無名だった日本文理を新潟屈指の強豪に育て、2009年には夏の甲子園で準優勝まで果たした大井道夫元監督。
普段から選手たちに「野球選手である前に高校生である」ということを説いている。
強豪校ともなると、勉強もせずに野球だけやればいいという風潮の学校も少なくない。
しかし、それでは社会では通用しない。
ほとんどの部員にとって、野球は人生の一段階だ。
野球を辞めたいとき何も残らない人生では寂しすぎる。
どうせなら、野球で培ったものを活かす準備をしておこう。
その心がけがあるかないかで、高校野球を引退してからの約半年の高校生活、そして、半世紀以上に続く人生は大いに変わるのだ。

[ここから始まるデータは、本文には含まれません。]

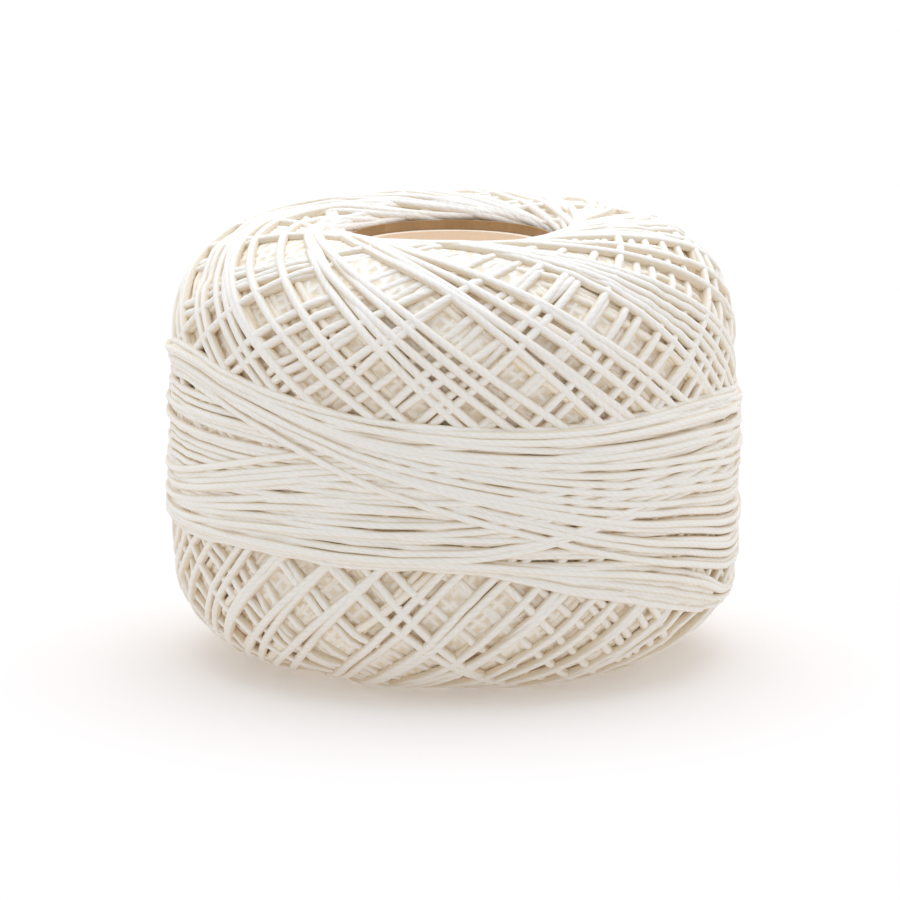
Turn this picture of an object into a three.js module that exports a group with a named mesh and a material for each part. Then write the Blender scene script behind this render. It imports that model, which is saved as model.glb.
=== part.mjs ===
// A ball of cotton crochet thread, wound crosswise on a cardboard tube and standing on its end.
// Millimetres, +Z up. The origin is the middle of the face it rests on, and the front is towards -Y.

import * as THREE from 'three';

// Overall form of the wound thread
const ballHeight = 55.3;
const ballRadius = 35.2;
const midHeight = ballHeight / 2;
const crownRadius = 17;
const footRadius = 21;
const topCorner = { height: 15.5, roundness: 2.4 };
const footCorner = { height: 12.4, roundness: 2.0 };

// The bore through the winding, with a rounded lip at each end
const boreRadius = 13.0;
const topLipDrop = 1.0;
const topLipDepth = 2.6;
const footLipRise = 1.6;
const footRingInner = 15.0;

// Crossed main turns: one family leans down to the right, the other up to the right
const turnsAround = 24;
const pointsPerTurn = 3;
const windingAngle = THREE.MathUtils.degToRad(38);
const upperTurnSag = 0.15;
const lowerTurnDepth = 0.95;
const wellDepth = 1.8;
const latticeTopRadius = 21;
const latticeFootRadius = 24;

// The waist band of near-level turns, and the slanting last turns over it
const bandRadius = 36.0;
const bandGroove = 0.55;
const bandEdgeFade = 0.9;
const ribbonRise = 0.5;
const ribbonMiddle = -2.6;
const ribbonTilt = 12.5;
const ribbonEdgeFade = 1.6;

// Band edges above and below the middle of the ball, by direction from the front
const bandEdges = [
  { turn: -180, top: 8.5, foot: -11.5 },
  { turn: -135, top: 9.5, foot: -10.4 },
  { turn: -90, top: 12.2, foot: -10.2 },
  { turn: -60, top: 12.8, foot: -9.9 },
  { turn: -30, top: 9.8, foot: -9.9 },
  { turn: 0, top: 7.9, foot: -10.5 },
  { turn: 30, top: 7.7, foot: -14.9 },
  { turn: 60, top: 8.5, foot: -19.3 },
  { turn: 90, top: 6.9, foot: -19.4 },
  { turn: 135, top: 7.2, foot: -15.4 },
  { turn: 180, top: 8.5, foot: -11.5 },
];
const bandTopMean = 9;
const bandFootMean = -13;
const bandShiftReach = 17;

// The cardboard tube
const tubeOuterRadius = 12.7;
const tubeInnerRadius = 11.1;
const tubeRecess = 2.9;
const tubeFootRecess = 2.4;
const tubeEdgeRound = 0.35;
const tubeSegments = 48;

const columnsAround = turnsAround * pointsPerTurn;
const columnAngle = (2 * Math.PI) / columnsAround;
const profileSteps = 240;

function smoothStep(value) {
  const t = THREE.MathUtils.clamp(value, 0, 1);
  return t * t * (3 - 2 * t);
}

// A quarter of a rounded corner: share 0 is its flat end, share 1 the upright side
function cornerPoint(innerRadius, corner, share) {
  const angle = (share * Math.PI) / 2;
  const power = 2 / corner.roundness;
  return {
    r: innerRadius + (ballRadius - innerRadius) * Math.sin(angle) ** power,
    drop: corner.height * (1 - Math.cos(angle) ** power),
  };
}

// The outline from the crown down the side to the foot, with its length measured from mid height
function makeOutline() {
  const points = [];
  for (let i = 0; i <= profileSteps; i++) {
    const p = cornerPoint(crownRadius, topCorner, i / profileSteps);
    points.push({ r: p.r, z: ballHeight - p.drop });
  }
  points.push({ r: ballRadius, z: midHeight });
  const middle = points.length - 1;
  for (let i = profileSteps; i >= 0; i--) {
    const p = cornerPoint(footRadius, footCorner, i / profileSteps);
    points.push({ r: p.r, z: p.drop });
  }
  let along = 0;
  let phase = 0;
  points[0].along = 0;
  points[0].phase = 0;
  for (let i = 1; i < points.length; i++) {
    const a = points[i - 1];
    const b = points[i];
    const step = Math.hypot(b.r - a.r, b.z - a.z);
    along += step;
    phase += step / (((a.r + b.r) / 2) * Math.tan(windingAngle));
    b.along = along;
    b.phase = phase;
  }
  const zero = points[middle].along;
  for (const p of points) {
    p.along = zero - p.along;
  }
  return points;
}

const outline = makeOutline();

// The outline where one of its measures passes a value, between two of its points
function outlineWhere(key, value) {
  const rising = outline[outline.length - 1][key] > outline[0][key];
  let low = 0;
  let high = outline.length - 1;
  while (high - low > 1) {
    const mid = (low + high) >> 1;
    if (outline[mid][key] > value === rising) {
      high = mid;
    } else {
      low = mid;
    }
  }
  const a = outline[low];
  const b = outline[high];
  const share = THREE.MathUtils.clamp((value - a[key]) / (b[key] - a[key]), 0, 1);
  const length = Math.hypot(b.r - a.r, b.z - a.z);
  return {
    r: a.r + (b.r - a.r) * share,
    z: a.z + (b.z - a.z) * share,
    along: a.along + (b.along - a.along) * share,
    phase: a.phase + (b.phase - a.phase) * share,
    outR: (a.z - b.z) / length,
    outZ: (b.r - a.r) / length,
  };
}

// Where the outline first reaches a radius on the top, or last has it on the foot
function outlineAtRadius(radius, fromTop) {
  const points = fromTop ? outline : [...outline].reverse();
  return points.find((p) => p.r >= radius);
}

function bandEdge(turn, key) {
  const halfTurn = Math.PI;
  const wrapped = THREE.MathUtils.euclideanModulo(turn + halfTurn, 2 * halfTurn) - halfTurn;
  const degrees = THREE.MathUtils.radToDeg(wrapped);
  const next = Math.max(1, bandEdges.findIndex((row) => row.turn >= degrees));
  const a = bandEdges[next - 1];
  const b = bandEdges[next];
  const share = smoothStep((degrees - a.turn) / (b.turn - a.turn));
  return a[key] + (b[key] - a[key]) * share;
}

// The rows of the winding bend with the band's edges, and less the further they are from it
function shiftedAlong(along, turn) {
  const topShift = bandEdge(turn, 'top') - bandTopMean;
  const footShift = bandEdge(turn, 'foot') - bandFootMean;
  if (along > bandTopMean) {
    return along + topShift * smoothStep(1 - (along - bandTopMean) / bandShiftReach);
  }
  if (along < bandFootMean) {
    return along + footShift * smoothStep(1 - (bandFootMean - along) / bandShiftReach);
  }
  const share = (along - bandFootMean) / (bandTopMean - bandFootMean);
  return along + footShift + (topShift - footShift) * share;
}

// How far a point of the winding lies below the outline, from the turns that pass through it
function windingDepth(fallingTurn, risingTurn, upperHalf) {
  const onFalling = THREE.MathUtils.euclideanModulo(fallingTurn, pointsPerTurn) === 0;
  const onRising = THREE.MathUtils.euclideanModulo(risingTurn, pointsPerTurn) === 0;
  if (onFalling && onRising) {
    return 0;
  }
  const onOuterTurn = upperHalf ? onFalling : onRising;
  const onInnerTurn = upperHalf ? onRising : onFalling;
  if (onOuterTurn) {
    return upperTurnSag;
  }
  return onInnerTurn ? lowerTurnDepth : wellDepth;
}

// How far the band stands proud of the outline, with a groove at every other row
function bandHeight(turn, along, row) {
  const top = bandEdge(turn, 'top');
  const foot = bandEdge(turn, 'foot');
  const inside = Math.min(top - along, along - foot);
  if (inside < -bandEdgeFade / 2) {
    return null;
  }
  const ribbonEdge = ribbonMiddle - ribbonTilt * Math.sin(turn);
  const ribbon = ribbonRise * smoothStep((along - ribbonEdge) / ribbonEdgeFade);
  const groove = row % 2 === 0 ? 0 : bandGroove;
  const edge = smoothStep((inside + bandEdgeFade) / (2 * bandEdgeFade));
  return (bandRadius - ballRadius + ribbon - groove) * edge;
}

function placePoint(r, z, turn) {
  return [r * Math.sin(turn), -r * Math.cos(turn), z];
}

// One row of the crossed winding; every other row is turned by half a column
function latticeRow(row) {
  const half = row % 2;
  const phase = (row * columnAngle) / 2;
  const along = outlineWhere('phase', phase).along;
  const points = [];
  for (let i = 0; i < columnsAround; i++) {
    const turn = (i + half / 2) * columnAngle;
    const spot = outlineWhere('along', shiftedAlong(along, turn));
    const proud = bandHeight(turn, spot.along, row);
    const falling = i - (row - half) / 2;
    const rising = i + (row + half) / 2;
    const depth = windingDepth(falling, rising, spot.along > 0);
    const out = proud === null ? -depth : proud;
    points.push(placePoint(spot.r + spot.outR * out, spot.z + spot.outZ * out, turn));
  }
  return { half, points };
}

function plainRow(r, z, half) {
  const points = [];
  for (let i = 0; i < columnsAround; i++) {
    points.push(placePoint(r, z, (i + half / 2) * columnAngle));
  }
  return { half, points };
}

// Rows joined in order into one closed body that runs over the top, down the side and up the bore
function rowsToGeometry(rows) {
  const positions = rows.flatMap((row) => row.points.flat());
  const triangles = [];
  rows.forEach((row, k) => {
    const below = rows[(k + 1) % rows.length];
    const start = k * columnsAround;
    const startBelow = ((k + 1) % rows.length) * columnsAround;
    for (let i = 0; i < columnsAround; i++) {
      const next = (i + 1) % columnsAround;
      const a = start + i;
      const aNext = start + next;
      const b = startBelow + i;
      const bNext = startBelow + next;
      if (row.half === 0 && below.half === 1) {
        triangles.push(a, b, aNext, aNext, b, bNext);
      } else {
        triangles.push(a, b, bNext, a, bNext, aNext);
      }
    }
  });
  const geometry = new THREE.BufferGeometry();
  geometry.setAttribute('position', new THREE.Float32BufferAttribute(positions, 3));
  geometry.setIndex(triangles);
  geometry.computeVertexNormals();
  return geometry;
}

function woundBallGeometry() {
  const firstPhase = outlineAtRadius(latticeTopRadius, true).phase;
  const lastPhase = outlineAtRadius(latticeFootRadius, false).phase;
  const firstRow = Math.ceil((2 * firstPhase) / columnAngle);
  const lastRow = Math.floor((2 * lastPhase) / columnAngle);
  const lipTop = ballHeight - topLipDrop;
  const crownStart = (crownRadius + boreRadius) / 2;
  const rows = [
    plainRow(boreRadius, lipTop - topLipDepth, 0),
    plainRow(boreRadius + 0.25, lipTop - 0.9, 1),
    plainRow(crownStart - 0.6, lipTop + 0.55, 0),
    plainRow(crownRadius, ballHeight, 1),
    plainRow((crownRadius + latticeTopRadius) / 2, ballHeight - 0.2, 0),
  ];
  for (let row = firstRow; row <= lastRow; row++) {
    rows.push(latticeRow(row));
  }
  const lastHalf = lastRow % 2;
  rows.push(plainRow(footRadius, 0, 1 - lastHalf));
  rows.push(plainRow(footRingInner, 0, lastHalf));
  rows.push(plainRow(boreRadius, footLipRise, 1 - lastHalf));
  return rowsToGeometry(rows);
}

function coreTubeGeometry() {
  const top = ballHeight - tubeRecess;
  const foot = tubeFootRecess;
  const round = tubeEdgeRound;
  const section = [
    [tubeInnerRadius + round, foot],
    [tubeOuterRadius - round, foot],
    [tubeOuterRadius, foot + round],
    [tubeOuterRadius, top - round],
    [tubeOuterRadius - round, top],
    [tubeInnerRadius + round, top],
    [tubeInnerRadius, top - round],
    [tubeInnerRadius, foot + round],
    [tubeInnerRadius + round, foot],
  ];
  const geometry = new THREE.LatheGeometry(
    section.map(([r, z]) => new THREE.Vector2(r, z)),
    tubeSegments
  );
  geometry.rotateX(Math.PI / 2);
  return geometry;
}

const cottonThread = new THREE.MeshStandardMaterial({ color: 0xece8dc, roughness: 0.9, metalness: 0 });
const brownCardboard = new THREE.MeshStandardMaterial({ color: 0xb08a5c, roughness: 0.85, metalness: 0 });

const woundBall = new THREE.Mesh(woundBallGeometry(), cottonThread);
woundBall.name = 'wound_ball';

const coreTube = new THREE.Mesh(coreTubeGeometry(), brownCardboard);
coreTube.name = 'core_tube';

const ball = new THREE.Group();
ball.name = 'crochet_thread_ball';
ball.add(woundBall, coreTube);

export default ball;
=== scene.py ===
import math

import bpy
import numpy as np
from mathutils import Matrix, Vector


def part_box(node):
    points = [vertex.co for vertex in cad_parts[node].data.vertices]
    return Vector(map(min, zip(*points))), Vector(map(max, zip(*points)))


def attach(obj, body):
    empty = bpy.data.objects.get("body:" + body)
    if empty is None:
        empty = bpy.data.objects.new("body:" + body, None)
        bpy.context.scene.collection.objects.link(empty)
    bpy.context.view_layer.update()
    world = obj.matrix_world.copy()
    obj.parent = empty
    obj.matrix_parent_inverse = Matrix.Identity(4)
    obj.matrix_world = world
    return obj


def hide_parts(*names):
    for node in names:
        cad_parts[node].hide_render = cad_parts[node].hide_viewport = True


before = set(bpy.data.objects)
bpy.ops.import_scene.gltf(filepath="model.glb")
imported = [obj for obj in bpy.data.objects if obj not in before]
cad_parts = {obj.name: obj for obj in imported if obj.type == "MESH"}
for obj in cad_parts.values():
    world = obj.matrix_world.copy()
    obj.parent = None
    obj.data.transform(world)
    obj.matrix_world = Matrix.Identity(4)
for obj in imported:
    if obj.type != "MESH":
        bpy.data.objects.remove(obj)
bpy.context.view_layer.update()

# A ball of cream cotton crochet thread on its cardboard tube, standing on end on a light table.
#
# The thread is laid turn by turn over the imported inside, as the winding machine lays it: first
# the crossed layers, then the waist band, each turn resting on the ones below it. Sizes are
# worked in millimetres and turned to metres when a mesh is made. The front faces -Y.
#
# A place on the ball is given by its turn, the angle round the ball from the front to the right,
# by its place along the outline, measured up from mid height, and by its rise, the height of a
# thread's middle over the innermost surface.

MM = 0.001

# Sizes read from the solids
ball_low, ball_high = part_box("wound_ball")
tube_low, tube_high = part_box("core_tube")
BALL_HEIGHT = ball_high[2] / MM
BAND_RADIUS = (ball_high[0] - ball_low[0]) / 2 / MM
BODY_RADIUS = BAND_RADIUS - 1.05
MID_HEIGHT = BALL_HEIGHT / 2
TUBE_TOP = tube_high[2] / MM
TUBE_FOOT = tube_low[2] / MM

# Camera: a long lens a little above the ball, as the picture was taken
PICTURE_SIDE = 900
SENSOR_WIDTH = 36.0
CAMERA_DISTANCE = 900.0
CAMERA_RISE = math.radians(11.3)
PIXELS_PER_MM = 8.0
BALL_CENTRE_PIXEL = (453.5, 432.0)

# The thread: four twisted plies, pressed a little flat where it lies, and tighter in the band.
# A cotton fibre is some 0.02 wide, too fine to show, so it is drawn wider. Over its own length
# it drifts the given number of its own widths round the thread.
THREAD_WIDTH = 1.16
THREAD_RADIUS = THREAD_WIDTH / 2
BAND_THREAD_WIDTH = 0.98
FLATTENING = 0.94
PLY_COUNT = 4
PLY_SPACING = 1.35
PLY_GROOVE = 0.1
FIBRE_LENGTH = 2.4
FIBRE_WIDTH = 0.07
FIBRE_DRIFT = 14.0
SLUB_LENGTH = 16.67

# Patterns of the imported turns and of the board, each as the size of one repeat
PACKED_RIDGE_ROUND = 2.5
PACKED_RIDGE_UP = 2.0
PACKED_RIDGE_HEIGHT = 0.3
PACKED_SWAY = 7.14
BOARD_STREAK = (1.11, 1.11, 3.85)
BOARD_MOTTLE = 4.55
BOARD_GRAIN_HEIGHT = 0.08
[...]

高校野球をしたことでこれだけ社会に貢献できるのだ!と周りを証明してやろう。
古賀豪紀 元九州文化学園
勝負を分けるのは技術7割声3割。ここというときにどれだけいい声を出せるか
九州文化学園野球部を指導してきた古賀監督は、元プロ野球選手。
家庭環境に恵まれなかった少年時代の壮絶な苦労を経てプロ入りをしたが、活躍できず、引退後に猛勉強の末、教員となった波乱万丈の人生を歩んできた。
その古賀監督が重視しているのが”声”だ。
声を出すことで、リズムが良くなる。気持ちが乗ってくる。元気が出る。
応援でテンションが上がる。大声は無駄な力みも抜ける。
励ます声、活を入れる声、ドンマイ!の声。声はきっと味方になる。
僕自身、ポジションがキャッチャーをしていたこともあり、この言葉は現役時代とても心に残りました。プレーの技術ではなくいかにグランドの監督であるキャッチャーがいい声、いい指示を出すことができるかがそれが僕がキャッチャーとしている価値だと思っていました。常にマスクを外して、全員に顔を見せ声をかけていこう。